We’re so lucky that language is at the centre of everything we do at work. Let’s take a moment to stop the clock to appreciate how beautiful it is and maybe even look back at what inspired us at an early age to take a career in the language industry. To help here are my favourite documentaries of all time about language.
The Story of English
I am biased but it’s a fact that English is more influential than any other language. The first episode of this documentary sets out to provide evidence of that and to explore how the language has evolved. The story begins with an English language rock concert in Russia; the English influence was so strong that it even managed to break through the Iron Curtain. Further images show English as the universal language of air-traffic control, computer data, newspapers, telegrams, international trade and world news. American English is the original language of the movies, and the world of music is dominated by English-language songs.
The tour of the English language takes viewers from elite-Public-School English to the BBC wireless broadcasts that sent that very English over the airwaves and into the homes of people from all classes. For the first time, the Queen’s English was now considered by many to be the correct English.
Decolonisation removed Britain’s political influence from around the world, but the English language remained behind. India, Ghana and Nigeria are all countries that have English, or a form of English, as a link language. It’s the common thread in the midst of the diversity that comes with multi-language countries.
In all of the ex-colonies, English has evolved, and each country has its unique form. In fact, language is never static. As interviewees provide definitions of modern-American-slang terms, that fact becomes increasingly obvious. The idea of one correct form of English is set aside in favour of acknowledging the diversity.
Is the Man Who Is Tall Happy?
Gondry interviews political activist, philosopher and linguist, Noam Chomsky. Animated drawings provide a more light-hearted visual aid to the topics discussed. Throughout the film, Chomsky’s answers combine his linguistic expertise with his philosophical questions. His experience in Hebrew school, his thoughts on the Holocaust and his beliefs as an atheist, are all open for discussion. Although not religious himself, Chomsky is sympathetic to the value of religion, if it’s meaningful to the person. That thought encompasses much of his worldview as a philosopher and as a linguist; it’s all about finding meaning.
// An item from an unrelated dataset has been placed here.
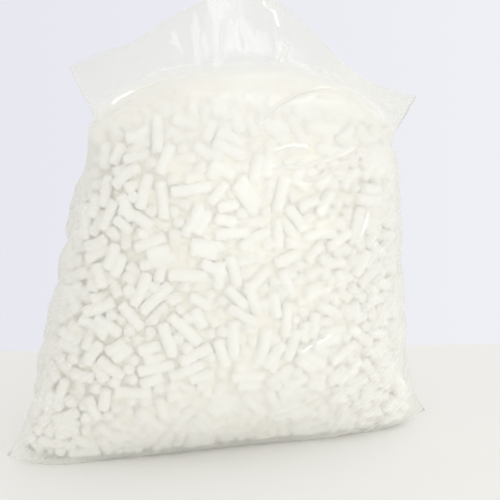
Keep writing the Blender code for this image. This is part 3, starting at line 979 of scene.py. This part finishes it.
def film_material():
    """Clear film: see-through with a plain gloss, milky where it is slack or creased, with a painted
    highlight of milk along its creases.
    """
    material = bpy.data.materials.new("clear_film")
    graph = Graph(material)
    place = graph.add("ShaderNodeTexCoord").outputs["Object"]
    fine, ridge = fine_creases(graph, place), long_ridges(graph)
    crinkle = graph.noise(place, Scale=55.0, Detail=4.0, Roughness=0.55, Distortion=0.6)
    height = graph.maths("ADD", crinkle, graph.maths("MULTIPLY", fine, 0.9))
    bump = graph.add("ShaderNodeBump", Strength=0.35, Distance=0.0016, Height=height).outputs[0]
    fold = graph.add("ShaderNodeBump", Strength=1.0, Distance=crease_height, Height=ridge, Normal=bump)
    normal = fold.outputs["Normal"]
    fresnel = graph.add("ShaderNodeFresnel", IOR=1.50, Normal=normal).outputs["Fac"]
    shine = graph.maths("MINIMUM", graph.maths("MULTIPLY", fresnel, shine_gain), most_shine)
    clear = graph.add("ShaderNodeBsdfTransparent", Color=film_clear).outputs[0]
    gloss = graph.add("ShaderNodeBsdfGlossy", Color=film_gloss, Roughness=0.12, Normal=normal).outputs[0]
    milk = graph.add("ShaderNodeBsdfDiffuse", Color=milk_colour).outputs[0]
    glow = graph.add("ShaderNodeBsdfTranslucent", Color=glow_colour).outputs[0]
    milk_and_painted_highlight = graph.maths("ADD", graph.shade("veil"), graph.maths("MULTIPLY", fine, fine_whitening_and_highlight), clamp=True)
    # Painted highlight: more milk along the long creases; along the fine creases it is partly the film's
    # whitening
    milk_and_painted_highlight = graph.maths("ADD", milk_and_painted_highlight, graph.maths("MULTIPLY", ridge, crease_painted_highlight), clamp=True)
    both = graph.blend(milk_and_painted_highlight, graph.blend(shine, clear, gloss), graph.blend(0.5, milk, glow))
    folded = graph.blend(graph.maths("MULTIPLY", ridge, crease_gloss), both, gloss)
    shadow = graph.add("ShaderNodeLightPath").outputs["Is Shadow Ray"]
    graph.add("ShaderNodeOutputMaterial", Surface=graph.blend(shadow, folded, clear))
    return material


def peanut_material():
    """White starch foam: matt and porous, a little uneven in tone, with painted shade that makes it warmer
    deep in the heap.
    """
    material = bpy.data.materials.new("starch_foam")
    graph = Graph(material)
    place = graph.add("ShaderNodeTexCoord").outputs["Object"]
    pores = graph.noise(place, Scale=420.0, Detail=3.0, Roughness=0.6)
    patches = graph.noise(place, Scale=60.0, Detail=2.0)
    tone = graph.maths("MULTIPLY", graph.shade("tone"), 0.12)
    white = graph.colours(graph.maths("ADD", tone, patches, clamp=True), foam_pale, foam_white)
    shader = graph.add("ShaderNodeBsdfPrincipled", Roughness=0.7)
    # Painted shade: the colour turns warm where the mesh lies deep in the heap
    graph.feed(shader.inputs["Base Color"], graph.colours(graph.shade("deep"), white, foam_deep_shade))
    graph.feed(shader.inputs["Specular IOR Level"], 0.25)
    bump = graph.add("ShaderNodeBump", Strength=0.30, Distance=0.0006, Height=pores)
    graph.feed(shader.inputs["Normal"], bump.outputs["Normal"])
    graph.add("ShaderNodeOutputMaterial", Surface=shader.outputs[0])
    return material


def photo_directions():
    """The way from the bag to the camera, and the camera's right and up."""
    azimuth, elevation = math.radians(photo_azimuth), math.radians(photo_elevation)
    level = math.cos(elevation)
    back = Vector((math.sin(azimuth) * level, -math.cos(azimuth) * level, math.sin(elevation)))
    right = Vector((math.cos(azimuth), math.sin(azimuth), 0))
    return back, right, back.cross(right)


def set_camera():
    """The photograph's camera, turned so that photo_target falls on photo_target_px."""
    back, right, up = photo_directions()
    aside = (photo_pixels / 2 - photo_target_px[0]) / focal_pixels
    below = (photo_pixels / 2 - photo_target_px[1]) / focal_pixels
    aim = -back + right * aside - up * below
    camera = bpy.data.cameras.new("camera")
    camera.sensor_width = 36
    camera.lens = focal_pixels / photo_pixels * camera.sensor_width
    camera.clip_start, camera.clip_end = 0.05, 60
    seen = bpy.data.objects.new("camera", camera)
    seen.location = photo_target + back * photo_distance
    seen.rotation_mode = "QUATERNION"
    seen.rotation_quaternion = aim.to_track_quat("-Z", "Y")
    bpy.context.scene.collection.objects.link(seen)
    bpy.context.scene.camera = seen


def seen_rays(graph):
    """1 for rays that see the background as it is: from the camera, also through the clear film."""
    path = graph.add("ShaderNodeLightPath")
    return graph.maths("MAXIMUM", path.outputs["Is Camera Ray"], path.outputs["Is Transmission Ray"])


def wall_with_painted_shade(graph, direction):
    """The wall's colour along a direction from where the photograph was taken, with painted shade: darker to
    the left.
    """
    aside = graph.add("ShaderNodeVectorMath", operation="DOT_PRODUCT")
    graph.feed(aside.inputs[0], direction)
    graph.feed(aside.inputs[1], photo_directions()[1])
    share = graph.maths("MULTIPLY", aside.outputs["Value"], wall_shade_fade)
    return graph.colours(graph.maths("ADD", share, 0.5, clamp=True), (*wall_left, 1), (*wall_right, 1))


def set_light():
    """The room's even light, the wall as the camera sees it, and two soft lamps."""
    world = bpy.data.worlds.new("studio")
    graph = Graph(world)
    direction = graph.add("ShaderNodeTexCoord").outputs["Generated"]
    light = graph.add("ShaderNodeBackground", Color=world_colour, Strength=world_strength)
    wall = graph.add("ShaderNodeBackground", Color=wall_with_painted_shade(graph, direction), Strength=1.0)
    both = graph.blend(seen_rays(graph), light.outputs[0], wall.outputs[0])
    graph.add("ShaderNodeOutputWorld", Surface=both)
    bpy.context.scene.world = world
    for name, place, size, power, aim in lamps:
        lamp = bpy.data.lights.new(name, "AREA")
        lamp.shape = "RECTANGLE"
        lamp.size, lamp.size_y = size
        lamp.energy = power
        box = bpy.data.objects.new(name, lamp)
        box.location = place
        box.rotation_euler = (Vector(aim) - Vector(place)).to_track_quat("-Z", "Y").to_euler()
        bpy.context.scene.collection.objects.link(box)


def table_top():
    """The pale table, which the wall's colour takes over from at its far edge."""
    mesh = bpy.data.meshes.new("table_top")
    built = bmesh.new()
    bmesh.ops.create_grid(built, x_segments=1, y_segments=1, size=6)
    built.to_mesh(mesh)
    built.free()
    table = bpy.data.objects.new("table_top", mesh)
    bpy.context.scene.collection.objects.link(table)
    table.location = (0, 0, -0.0003)
    material = bpy.data.materials.new("table_top")
    graph = Graph(material)
    place = graph.add("ShaderNodeNewGeometry").outputs["Position"]
    away = math.radians(photo_azimuth + table_edge_turn)
    along = graph.add("ShaderNodeVectorMath", operation="DOT_PRODUCT")
    graph.feed(along.inputs[0], place)
    graph.feed(along.inputs[1], (-math.sin(away), math.cos(away), 0))
    beyond = graph.maths("SUBTRACT", along.outputs["Value"], table_edge)
    past = graph.maths("MULTIPLY", beyond, 1 / table_edge_blur, clamp=True)
    board = graph.add("ShaderNodeBsdfPrincipled", Roughness=0.5)
    graph.feed(board.inputs["Base Color"], (*table_colour, 1))
    graph.feed(board.inputs["Specular IOR Level"], 0.3)
    ray = graph.add("ShaderNodeVectorMath", operation="SUBTRACT")
    graph.feed(ray.inputs[0], place)
    graph.feed(ray.inputs[1], photo_target + photo_directions()[0] * photo_distance)
    direction = graph.add("ShaderNodeVectorMath", operation="NORMALIZE")
    graph.feed(direction.inputs[0], ray.outputs["Vector"])
    tone = wall_with_painted_shade(graph, direction.outputs["Vector"])
    wall = graph.add("ShaderNodeEmission", Strength=1.0, Color=tone)
    shown = graph.maths("MULTIPLY", past, seen_rays(graph))
    both = graph.blend(shown, board.outputs[0], wall.outputs[0])
    graph.add("ShaderNodeOutputMaterial", Surface=both)
    mesh.materials.append(material)


def veil_of(points):
    """How milky the film looks at each point: more in the slack crown, and along its sharper bends."""
    up = np.linspace(0, 1, len(points))[:, None]
    flap = spread(up, *milky_flap_start)
    crown = spread(points[:, :, 2], *milky_crown_heights) * (1 - flap)
    across, along = bends(points)
    cell = np.linalg.norm(np.roll(points, -1, axis=1) - points, axis=2) + 1e-4
    bend = np.linalg.norm(across + along, axis=2) / cell
    for _ in range(3):
        bend = (np.roll(bend, 1, axis=1) + np.roll(bend, -1, axis=1)) / 4 + bend / 2
        bend[1:-1] = (bend[2:] + bend[:-2]) / 4 + bend[1:-1] / 2
    return body_milk + crown_milk * crown - flap_milk * flap + bend_milk * spread(bend, *sharp_bend)


def creased_of(points):
    """Where the film is drawn into fine creases: beside the side folds and over the right ear."""
    rows, around = points.shape[:2]
    spare, _ = crease_plan(rows - 1, around // 2)
    up = np.linspace(0, 1, rows)[:, None]
    return spread(spare, *creased_spare) * (1 - spread(up, *creased_end))


def photo_pixels_of(points):
    """Where points lie in the photograph, in its pixels."""
    back, right, up = (np.array(way) for way in photo_directions())
    from_camera = points - (np.array(photo_target) + back * photo_distance)
    away = -(from_camera @ back)
    x = photo_target_px[0] + focal_pixels * (from_camera @ right) / away
    y = photo_target_px[1] - focal_pixels * (from_camera @ up) / away
    return np.stack([x, y], -1)


def long_creases_of(points):
    """Each front point's signed distance in metres to the nearest long crease, and its strength there."""
    around = points.shape[1]
    seen = photo_pixels_of(points)
    nearest = np.full(points.shape[:2], np.inf)
    off = np.zeros(points.shape[:2])
    strength = np.zeros(points.shape[:2])
    for line, most in long_creases:
        line = np.array(line, float)
        count = len(line) - 1
        for k in range(count):
            start, step = line[k], line[k + 1] - line[k]
            length = np.linalg.norm(step)
            share = np.clip(((seen - start) @ step) / length**2, 0, 1)
            far = np.linalg.norm(seen - (start + share[:, :, None] * step), axis=2)
            side = (seen[:, :, 0] - start[0]) * step[1] - (seen[:, :, 1] - start[1]) * step[0]
            closer = far < nearest
            nearest = np.where(closer, far, nearest)
            off = np.where(closer, far * np.sign(side), off)
            place = (k + share) / count
            fade = spread(place, 0, crease_fade) * spread(1 - place, 0, crease_fade)
            strength = np.where(closer, most * fade, strength)
    off *= millimetres_per_pixel / 1000
    strength *= 1 - spread(np.abs(off), *crease_reach)
    on_front = np.arange(around) < around // 2
    return off, strength * on_front[None, :]


set_camera()
set_light()
table_top()
bpy.context.scene.view_settings.view_transform = "Standard"

skin = crumpled_film()
crease_off, crease_strength = long_creases_of(skin)
film = film_object(skin, {
    "veil": veil_of(skin),
    "creased": creased_of(skin),
    "crease_off": crease_off,
    "crease_strength": crease_strength,
})
film.data.materials.append(film_material())
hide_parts("film_bag")
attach(film, "root")

rng = np.random.default_rng(seed)
foam = peanut_material()
depth = Depth()
fill = peanut_pieces(packed_peanuts(depth, rng), depth, rng) + [heap_core()]
for piece in fill:
    piece.data.materials.append(foam)
    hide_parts("peanut_fill")
    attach(piece, "root")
Children should be taught to question and to challenge. Those beliefs are the foundation for Chomsky’s contribution to linguists. Language-learning ability is innate, yet so also is the ability to process and structure that language. His interviews describe how he pushed the linguistic boundaries and began to break away from conventional-linguistic thought. It all started with his undergraduate thesis, a study of the Hebrew language. What began as the expected structured analysis of data, later became Chomsky’s move into generative grammar. Rather than continuing to ask the same “ridiculous” questions, to which he already knew the answers, he began to search for rules and structure within the language. Such a move then allowed him to generate correct sentences.
As Chomsky speculates on how mankind may have first evolved into using language, one thing is certain: language acquisition was an advantageous development for mankind. It provided the capacity for thought, thinking and interpretation. Due to copyright infringements I can’t embed the youtube clip of the whole thing, so below (I’m sorry) is just the trailer.
Why Do We Talk? BBC Horizon
Despite decades of research, how we learn to talk remains something of a mystery. A series of experiments explore why we talk and how that defines us as humans. Hidden cameras capture the first three years of a child’s language development. Researchers discover that chimps cannot produce speech even after receiving significant language input. In an attempt to further understand language learning, newborn babies are monitored as they listen to different voices speaking. An autistic man who speaks 20 languages is studied as he begins to add another language to his repertoire.
The “forbidden experiment” is finally carried out, albeit with birds rather than with human babies. The results show that if humans function the same way as the birds, then language learning really is innate. Birds who were isolated from the rest, and thus not taught to sing, were thwarted in their voice development. They learnt to croak rather than to sing. However, each generation progressed and by the fourth generation the birds were singing normal song. The conclusion is that if we were never exposed to language, we’d probably develop it within a few generations. The final study shows a succession of volunteers learning an invented language. Each participant unknowingly created changes in the language and those changes were passed on to the “next generation.” The final results had a structure and order that wasn’t present in the “first generation.” Language evolves as each generation continues to make changes.
The Linguists: Official Trailer
Half of the world’s languages are on the verge of extinction. In The Linguists two professors set out on a fascinating journey to discover some of those languages and to record them. Viewers are invited to listen to, “words that are barely spoken before they are never heard again.” The trailer provides short clips of some of these words, an appetiser to entice viewers into watching the film. As they pack their tent and head off to foreign lands, it’s a journey into the unexpected. Since most of these languages are to be found in isolated communities in the back of beyond, there are risks of sickness and political problems. The professors enter areas controlled by separatists, giving a glimpse of some of those risks. Above all, their enthusiasm prevails. Their mission is to document languages that will go extinct during their lifetime.
A Bit of Fry & Laurie – Concerning Language
And last but not least… some genius from Stephen Fry via this clip from A Bit of Fry & Laurie. “Perfectly ordinary words but never before delivered in that order.” I bet you can’t watch it without laughing out loud.